A: Dartmouth reaches out to students with high SAT scores and offers a strong financial aid program along with its Ivy League reputation. I think the most important factor in whether students enroll at Dartmouth is a relationship with someone who encouraged them to go to college -- or to Dartmouth. It may have been a parent, a teacher or guidance counselor who encouraged them to apply, or someone in their peer group. For example, Kevin got into a large state school and Dartmouth; it was his college counselor who told him he should choose Dartmouth. Chris only considered community college until one of his teachers encouraged him to look at four-year colleges.

Q: What admissions policies remain as roadblocks to the admission of students such as those you studied?

A: There were three hurdles that seemed relevant for low-income, first-generation students. While legacy and early-decision admission policies don’t directly prevent low-income students from getting accepted, they do give greater advantage to wealthier students. By definition, first-generation students miss out on the benefit of having legacy status. In addition, most low-income first-generation students can’t apply early decision because they must wait to compare financial aid packages from all their acceptances. Even then, making sense of the financial aid package is nearly impossible unless colleges agree to use a standardized form that breaks down costs and benefits in a uniform way.

Recently, The New York Times reported that Senators Al Franken and Charles Grassley have introduced three pieces of legislation to make comparable costs of college clearer to applicants. Institutions also need to remove obfuscating jargon from their financial aid letters. Once enrolled, students should have a clear way to track their debt. Currently, it is hard for low-income students to know what they are committing to, especially if they don’t have a parent who has been through the process to guide them.

Q: You write about the adjustments from growing up in a low-income home to enrolling at an elite college. What can colleges do better on helping students facing the adjustment?

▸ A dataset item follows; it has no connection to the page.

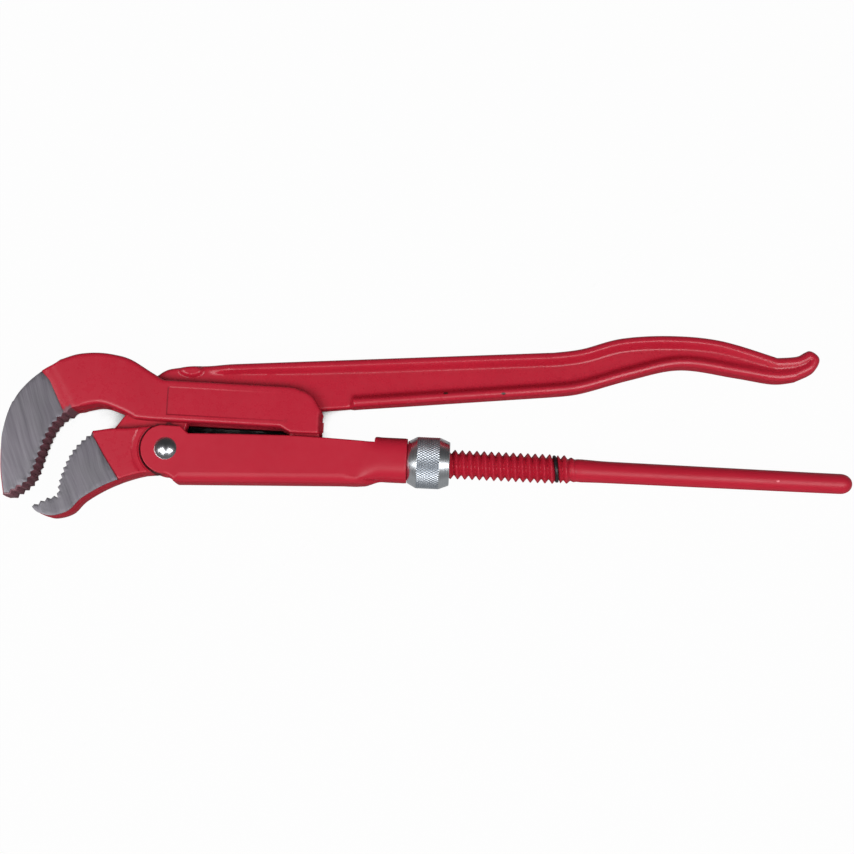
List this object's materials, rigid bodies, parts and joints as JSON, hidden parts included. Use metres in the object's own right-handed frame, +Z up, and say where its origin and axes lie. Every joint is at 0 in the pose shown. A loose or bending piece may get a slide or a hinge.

A: Since the default assumption in an Ivy institution is that all students come from at least a middle-class background, elite colleges can help ease the transition with programs that enable students to meet informally with faculty and student peer mentors early on, and to be introduced to resources on campus. Although many schools offer these programs, they may need to increase their budgets to boost enrollment. Programs like these should be available to all who apply.

Institutions may also need to consider how the structure and content of first-year orientation translates for first-generation and low-income students. For example, Dartmouth offers a week-long orientation involving many outdoor activities. Most alumni have fond memories of it. But in interviews with first-generation students, it became clear that some students can’t afford to take a week off from paid employment to attend. Others worried that they did not have adequate hiking or camping equipment, or found the whole idea of bonding in nature distasteful.

Students who did not attend the orientation events felt especially isolated when it seemed everyone else returned to campus knowing a small group of people. Institutions need to be aware of these dynamics and come up with alternatives.

Q: Many traditions of elite colleges, educational or otherwise, cost money. Students may go on spring break or study abroad, take unpaid internships, etc. How can colleges best make sure that admission really means full admission to the college?

A: Colleges may not be able to justify covering all those types of costs. Going to Florida for spring break is a vacation! However, if a varsity sports team is training in Florida for spring break, it seems appropriate for the school to help cover the costs. Similarly, it is easy to justify supplementary funds for a study abroad program or unpaid internship that is part of the educational mission of the college.

Most concerning is the number of students who said they could not afford books (textbooks often cost more than $100). How can we expect students to do well in their classes if they can’t even afford the assigned materials? Clearly, it is essential that schools provide funding so low-income students can buy books (or art supplies, calculators, etc.) for their academic classes, regardless of their major.

Q: What are the main obstacles to college success for these students? What can colleges do to increase the odds of success?

A: Most of these students coming to our campuses don’t instantly feel they belong there. Elite Institutions should question if they have programs and policies in place that communicate that these students are valued and do belong. Often, we assume institutions are helping these students. However, we need to recognize many of these students are “flying their own helicopters” and demonstrate an amazing amount of perseverance and independence that contribute to our student body. Institutions also need to realize even with generous financial aid, low-income students struggle with the cost of going to elite schools.

It is important for elite schools to assess the additional fees that we take for granted are affordable for all students and make adjustments. First-generation and low-income students admitted to elite institutions tend to be self-sufficient, successful high school students; they may be reluctant to ask for help or they may interpret it as a sign of failure. It is important that elite colleges find ways to ensure these students have access to administrators and connections with faculty early on.

They also need peer programs that let them know they are not the only low-income, first-generation student on campus. Having a supportive peer group in college helps them see others like themselves, build community and feel they belong there, too. It is critical to their success to feel they belong at our institutions.